Possibly before they had a chance to think about it, a student said he wished he could be like that. I simply replied, “I’m curious. Let’s find out if you can”.
Turning back to the student, I asked, “What do you say specifically before you go in for the tackle?”
“I’m going to crush him,” he replied.
“And where do you say that from? Where does the voice come from when you hear it?” He pointed to his sternum.
Tone of the voice? Deep? Normal? High pitched? He said that it wasn’t deep but stronger than his normal voice.
I turned back to the student and instructed him to apply those exact words, location and tone next time they wanted to feel that way. Something in their toolkit to use in any situation.
I returned the following week and made a point of asking whether the student had an opportunity to test it out. Interestingly he’d actually used it, unexpectedly, in his art class. It had been something he’d said to himself while struggling with some work. He said that when the teacher reviewed his piece, he was not only complimented for his work but also told it was above the standard of his year group.
Though the student had an explicit strategy in improving his confidence and my son had a less explicit more internally held strategy, both employed the same procedure: taking from one behaviour and applying it to a difference context.
So if your child is struggling with something, take notice and get curious. Look beyond the reaction, take a step back and ask yourself, “What is happening here?”.

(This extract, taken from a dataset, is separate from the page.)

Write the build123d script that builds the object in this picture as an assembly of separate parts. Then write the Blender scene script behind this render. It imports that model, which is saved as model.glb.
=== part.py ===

What can you notice they are already doing that might give them a solution, some way of behaving differently? Once we can help them discover that, they will continue to be better equipped to manage, cope and overcome any number of challenges. Ultimately to be as resilient as possible. Which, after all, is the capability we want our children to have.
* To clarify, it is more that negative, or less useful, thinking is diminished and more positive thoughts emerge, rather than some massive revolution from depression to elation.